Il y a beaucoup de nostalgie dans votre livre.

J’ai parfois l’impression que pour soigner notre présent et notre avenir, il nous faut du passé, il nous faut revenir à des valeurs anciennes, des savoir-faire qui remontent à des générations précédentes, au mode de vie de mes oncles, de mes grands-pères, de mon parrain, de mes parents aussi. Il y avait là un rapport à une certaine lenteur, une manière d’être au monde qui me semblait vraiment intéressante. Quand je me tourne vers la façon que mes grands-parents avaient de vivre, comment mon grand-père cultivait son jardin, tout ça, moi, ça me parle, ça m’inspire. Le passé n’est pas seulement un lieu qui éveille une forme de nostalgie : ça peut être un principe moteur. Ne peut-on pas se saisir des enjeux d’aujourd’hui en essayant de nous reconnecter à une manière de faire qu’on a un peu perdue ? S’attarder plus sur les choses, creuser en profondeur plutôt que de surfer.

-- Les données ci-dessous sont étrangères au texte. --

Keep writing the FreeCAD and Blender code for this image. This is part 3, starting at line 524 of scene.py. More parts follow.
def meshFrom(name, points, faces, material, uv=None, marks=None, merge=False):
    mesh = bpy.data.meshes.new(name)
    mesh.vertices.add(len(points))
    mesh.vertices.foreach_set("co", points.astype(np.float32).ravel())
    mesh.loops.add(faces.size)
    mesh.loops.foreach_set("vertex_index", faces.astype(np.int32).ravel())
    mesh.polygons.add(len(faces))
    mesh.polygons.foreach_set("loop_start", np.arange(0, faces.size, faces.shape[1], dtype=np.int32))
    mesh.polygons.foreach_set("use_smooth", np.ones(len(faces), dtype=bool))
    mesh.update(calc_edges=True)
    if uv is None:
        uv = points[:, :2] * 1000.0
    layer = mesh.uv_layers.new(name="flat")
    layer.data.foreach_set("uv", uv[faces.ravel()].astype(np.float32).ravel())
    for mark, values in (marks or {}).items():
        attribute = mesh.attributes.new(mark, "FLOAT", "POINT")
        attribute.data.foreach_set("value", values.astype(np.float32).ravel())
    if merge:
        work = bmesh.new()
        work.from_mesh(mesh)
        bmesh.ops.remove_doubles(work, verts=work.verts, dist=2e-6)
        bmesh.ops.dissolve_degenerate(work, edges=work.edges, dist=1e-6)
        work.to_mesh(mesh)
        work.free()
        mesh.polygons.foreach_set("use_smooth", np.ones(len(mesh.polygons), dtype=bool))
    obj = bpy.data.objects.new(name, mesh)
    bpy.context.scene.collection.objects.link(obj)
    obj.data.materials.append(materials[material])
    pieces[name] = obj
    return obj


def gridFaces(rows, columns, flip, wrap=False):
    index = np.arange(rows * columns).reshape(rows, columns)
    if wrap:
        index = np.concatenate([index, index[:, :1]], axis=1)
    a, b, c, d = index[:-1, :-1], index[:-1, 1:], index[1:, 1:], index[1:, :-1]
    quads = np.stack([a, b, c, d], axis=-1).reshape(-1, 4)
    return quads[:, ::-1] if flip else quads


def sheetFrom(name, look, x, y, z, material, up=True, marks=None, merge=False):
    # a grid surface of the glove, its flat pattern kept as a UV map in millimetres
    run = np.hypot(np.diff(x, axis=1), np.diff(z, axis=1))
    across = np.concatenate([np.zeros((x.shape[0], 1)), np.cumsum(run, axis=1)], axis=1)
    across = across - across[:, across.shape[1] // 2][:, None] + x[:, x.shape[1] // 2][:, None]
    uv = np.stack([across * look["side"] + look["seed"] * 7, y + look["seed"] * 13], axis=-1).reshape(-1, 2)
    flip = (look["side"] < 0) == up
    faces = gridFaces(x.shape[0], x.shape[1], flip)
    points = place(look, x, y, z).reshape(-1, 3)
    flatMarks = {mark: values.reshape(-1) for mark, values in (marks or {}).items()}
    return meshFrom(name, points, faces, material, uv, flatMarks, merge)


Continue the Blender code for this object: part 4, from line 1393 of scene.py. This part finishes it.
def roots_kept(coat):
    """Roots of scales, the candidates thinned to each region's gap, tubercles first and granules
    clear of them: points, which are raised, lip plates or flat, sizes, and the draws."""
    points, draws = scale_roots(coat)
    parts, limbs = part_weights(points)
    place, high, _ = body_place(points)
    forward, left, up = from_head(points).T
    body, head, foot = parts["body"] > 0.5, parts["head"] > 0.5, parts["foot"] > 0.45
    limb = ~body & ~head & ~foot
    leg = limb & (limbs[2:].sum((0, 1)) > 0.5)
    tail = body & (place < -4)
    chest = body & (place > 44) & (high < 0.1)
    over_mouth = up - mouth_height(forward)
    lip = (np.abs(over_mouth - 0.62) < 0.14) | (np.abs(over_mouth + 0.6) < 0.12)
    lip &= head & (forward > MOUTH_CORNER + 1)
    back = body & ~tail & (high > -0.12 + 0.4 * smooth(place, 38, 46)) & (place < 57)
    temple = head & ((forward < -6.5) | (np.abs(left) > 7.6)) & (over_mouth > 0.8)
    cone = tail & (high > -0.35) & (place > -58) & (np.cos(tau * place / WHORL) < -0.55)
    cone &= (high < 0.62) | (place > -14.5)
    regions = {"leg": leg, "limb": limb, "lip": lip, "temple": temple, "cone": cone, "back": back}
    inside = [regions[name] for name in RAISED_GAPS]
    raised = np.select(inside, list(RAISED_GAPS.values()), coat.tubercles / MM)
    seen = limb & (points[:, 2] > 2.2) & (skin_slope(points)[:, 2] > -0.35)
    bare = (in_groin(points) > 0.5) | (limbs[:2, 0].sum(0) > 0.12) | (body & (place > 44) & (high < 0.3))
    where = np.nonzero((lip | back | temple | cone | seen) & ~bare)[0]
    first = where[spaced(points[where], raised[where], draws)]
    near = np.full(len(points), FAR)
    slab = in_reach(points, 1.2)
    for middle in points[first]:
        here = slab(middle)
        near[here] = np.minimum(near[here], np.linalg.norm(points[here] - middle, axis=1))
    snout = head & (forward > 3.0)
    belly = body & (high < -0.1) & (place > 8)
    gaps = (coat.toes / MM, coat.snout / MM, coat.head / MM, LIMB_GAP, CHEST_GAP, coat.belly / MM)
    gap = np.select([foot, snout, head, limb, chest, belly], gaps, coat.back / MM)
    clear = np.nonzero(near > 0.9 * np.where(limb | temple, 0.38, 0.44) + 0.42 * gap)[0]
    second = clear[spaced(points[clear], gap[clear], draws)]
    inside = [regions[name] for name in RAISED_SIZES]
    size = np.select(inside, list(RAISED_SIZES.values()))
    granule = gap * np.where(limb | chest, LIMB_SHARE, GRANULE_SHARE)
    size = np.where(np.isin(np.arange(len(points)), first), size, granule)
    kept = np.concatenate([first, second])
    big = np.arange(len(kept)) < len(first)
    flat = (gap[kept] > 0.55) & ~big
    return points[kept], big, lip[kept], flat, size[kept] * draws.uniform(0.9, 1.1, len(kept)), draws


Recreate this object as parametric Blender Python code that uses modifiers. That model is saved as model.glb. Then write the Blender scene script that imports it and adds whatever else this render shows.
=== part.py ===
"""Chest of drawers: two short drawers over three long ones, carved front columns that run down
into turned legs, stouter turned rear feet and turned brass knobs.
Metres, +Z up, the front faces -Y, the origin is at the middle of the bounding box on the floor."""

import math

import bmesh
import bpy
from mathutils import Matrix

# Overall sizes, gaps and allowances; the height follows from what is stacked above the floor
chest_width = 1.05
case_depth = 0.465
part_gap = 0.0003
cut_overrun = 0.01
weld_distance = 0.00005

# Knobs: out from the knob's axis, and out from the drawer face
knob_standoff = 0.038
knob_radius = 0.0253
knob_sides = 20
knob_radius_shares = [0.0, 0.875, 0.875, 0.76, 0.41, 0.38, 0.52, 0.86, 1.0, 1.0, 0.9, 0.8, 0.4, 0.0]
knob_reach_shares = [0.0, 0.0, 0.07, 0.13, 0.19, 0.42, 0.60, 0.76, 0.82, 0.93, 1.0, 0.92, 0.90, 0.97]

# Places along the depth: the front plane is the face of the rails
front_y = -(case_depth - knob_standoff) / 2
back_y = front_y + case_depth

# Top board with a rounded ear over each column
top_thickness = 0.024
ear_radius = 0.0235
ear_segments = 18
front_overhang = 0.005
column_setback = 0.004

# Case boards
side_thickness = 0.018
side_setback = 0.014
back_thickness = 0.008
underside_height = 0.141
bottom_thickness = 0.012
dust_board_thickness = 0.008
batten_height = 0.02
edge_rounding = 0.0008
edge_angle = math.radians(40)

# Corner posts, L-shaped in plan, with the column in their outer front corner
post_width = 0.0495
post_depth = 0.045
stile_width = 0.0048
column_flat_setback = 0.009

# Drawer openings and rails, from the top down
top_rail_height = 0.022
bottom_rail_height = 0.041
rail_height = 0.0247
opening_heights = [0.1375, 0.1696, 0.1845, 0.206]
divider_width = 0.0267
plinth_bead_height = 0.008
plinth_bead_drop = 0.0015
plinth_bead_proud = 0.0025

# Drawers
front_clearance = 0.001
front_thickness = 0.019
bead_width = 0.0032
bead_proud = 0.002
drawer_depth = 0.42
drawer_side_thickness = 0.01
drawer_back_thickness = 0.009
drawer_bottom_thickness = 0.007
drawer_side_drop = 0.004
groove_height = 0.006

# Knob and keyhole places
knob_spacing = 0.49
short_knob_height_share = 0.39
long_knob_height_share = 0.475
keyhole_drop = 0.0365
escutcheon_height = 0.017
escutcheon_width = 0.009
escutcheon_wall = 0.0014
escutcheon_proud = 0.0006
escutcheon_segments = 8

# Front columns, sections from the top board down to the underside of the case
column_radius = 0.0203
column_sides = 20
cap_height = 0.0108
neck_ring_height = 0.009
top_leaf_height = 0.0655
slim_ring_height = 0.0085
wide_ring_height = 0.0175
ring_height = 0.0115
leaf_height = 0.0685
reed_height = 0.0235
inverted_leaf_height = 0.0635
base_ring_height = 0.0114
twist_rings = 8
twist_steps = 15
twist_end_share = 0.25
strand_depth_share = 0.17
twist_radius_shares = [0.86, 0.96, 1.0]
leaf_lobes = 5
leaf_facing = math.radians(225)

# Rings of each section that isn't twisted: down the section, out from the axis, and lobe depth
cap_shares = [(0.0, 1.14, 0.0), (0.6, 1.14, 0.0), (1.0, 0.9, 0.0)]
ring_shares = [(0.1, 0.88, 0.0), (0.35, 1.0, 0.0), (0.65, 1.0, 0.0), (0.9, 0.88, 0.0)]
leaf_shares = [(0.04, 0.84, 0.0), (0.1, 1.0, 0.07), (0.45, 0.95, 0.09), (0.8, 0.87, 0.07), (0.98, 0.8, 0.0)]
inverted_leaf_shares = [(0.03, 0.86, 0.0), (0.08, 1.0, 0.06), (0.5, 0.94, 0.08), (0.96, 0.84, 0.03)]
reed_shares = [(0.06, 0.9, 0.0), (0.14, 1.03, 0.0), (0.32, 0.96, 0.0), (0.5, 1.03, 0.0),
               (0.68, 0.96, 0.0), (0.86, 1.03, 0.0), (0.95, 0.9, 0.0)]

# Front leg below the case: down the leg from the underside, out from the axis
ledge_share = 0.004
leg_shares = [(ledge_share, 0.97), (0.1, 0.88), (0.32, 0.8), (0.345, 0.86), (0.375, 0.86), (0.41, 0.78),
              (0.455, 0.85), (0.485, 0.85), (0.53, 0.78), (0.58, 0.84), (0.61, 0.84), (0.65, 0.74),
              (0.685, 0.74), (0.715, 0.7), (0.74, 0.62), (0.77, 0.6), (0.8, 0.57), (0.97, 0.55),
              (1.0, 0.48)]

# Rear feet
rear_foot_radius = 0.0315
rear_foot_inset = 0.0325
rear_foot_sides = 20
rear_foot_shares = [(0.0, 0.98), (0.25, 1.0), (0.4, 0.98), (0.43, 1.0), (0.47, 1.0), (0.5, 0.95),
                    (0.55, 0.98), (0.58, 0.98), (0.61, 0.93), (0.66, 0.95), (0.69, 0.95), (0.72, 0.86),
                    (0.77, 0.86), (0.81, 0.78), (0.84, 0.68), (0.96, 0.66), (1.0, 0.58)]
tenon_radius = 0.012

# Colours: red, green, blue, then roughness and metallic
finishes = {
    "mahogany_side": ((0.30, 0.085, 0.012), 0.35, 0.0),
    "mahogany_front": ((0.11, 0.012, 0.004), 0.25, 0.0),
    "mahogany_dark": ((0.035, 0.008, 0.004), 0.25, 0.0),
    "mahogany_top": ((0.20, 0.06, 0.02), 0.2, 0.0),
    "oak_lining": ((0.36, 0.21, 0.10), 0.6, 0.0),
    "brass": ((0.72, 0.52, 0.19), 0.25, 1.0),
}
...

Vous avez aussi un regard sur vous-même. Sur le geste d’écrire et comment vous y êtes arrivé. Vous avez eu besoin de mieux vous comprendre ?

Peut-être un peu. Ça part d’un sentiment de dispersion. Quand j’ai commencé à écrire le livre, j’approchais de mes quarante ans. J’avais envie de faire une sorte de bilan. J’écris depuis vingt ans maintenant. Qu’est-ce que ma vie aurait donné si je n’avais pas suivi ce chemin d’écriture ? Aurait-elle été plus ou moins belle ? Je n’en sais rien. J’ai voulu essayer de comprendre ce parcours, tout en sachant qu’il n’y avait pas vraiment d’autres chemins pour moi, même si je ne crois pas en la prédestination. Mais oui, ce livre, c’est essayer de rassembler des morceaux épars de moi-même, de ma personnalité, de ces choses que j’ai l’impression d’avoir laissées derrière moi, notamment la question de la joie. Durant l’enfance, la joie faisait partie intégrante de ma personne, de ma personnalité, de ma vie. Mais voilà, à l’occasion de deux ruptures de nature différente, je me retrouve à quarante ans en me disant que je ne ressens plus ce sentiment d’unité joyeuse. Aujourd’hui, j’ai l’impression d’être plus morcelé. Et je crois qu’on est assez nombreux à connaître ce sentiment-là aujourd’hui, à avoir l’impression que beaucoup de choses nous échappent. Et peut-être qu’en repassant par le passé… C’est ce que j’ai essayé de faire avec ce livre écrit en deux ans. Je me suis donné la possibilité, une heure ou deux chaque jour, de me connecter à des pans de mon passé. Pour ne pas me noyer dans la marche du temps, dans l’oubli. Pour sauver un petit quelque chose, pour laisser aussi une trace.

Ce livre, c’est donc un essai de se reconnecter à soi ?

La société est faite de telle façon qu’on a finalement peu l’occasion de se poser cette question de savoir ce qu’on veut, ce qu’on ressent, ce qu’on désire vraiment. Pour répondre à ces questions, il faut passer du temps avec soi-même. Et on se rend compte que ce soi-même n’est pas quelque chose de stable, il y a du jeu, du creux. Donc oui, c’est assez difficile de se confronter à soi. Et en même temps, dans la mesure où écrire, c’est aussi jouer avec des identités multiples. Je sais que descendre en moi-même, ça implique ça, ça implique de retrouver une part d’enfance, des dimensions de moi-même qui sont complètement détachées des questions de genre. Quand j’écris, suis-je un garçon ? Un vieil homme ? Un animal ? Je n’en sais rien, mais on touche cette dimension-là dans toute l’histoire de la littérature et même de la philosophie. Quand Empédocle parle de la nature humaine, il dit qu’on a peut-être tous en nous des formes animales. J’étais peut-être avant poisson dans les eaux de l’Ourthe et de l’Amblève ou jeune fille, on n’en sait rien, mais la littérature permet ça. On sait que c’est très touchy de parler d’autre chose que de notre registre d’état-civil. Que je ne peux écrire que de mon statut d’homme blanc de quarante-deux ans. Alors que je pense qu’écrire, c’est accueillir en nous aussi l’altérité.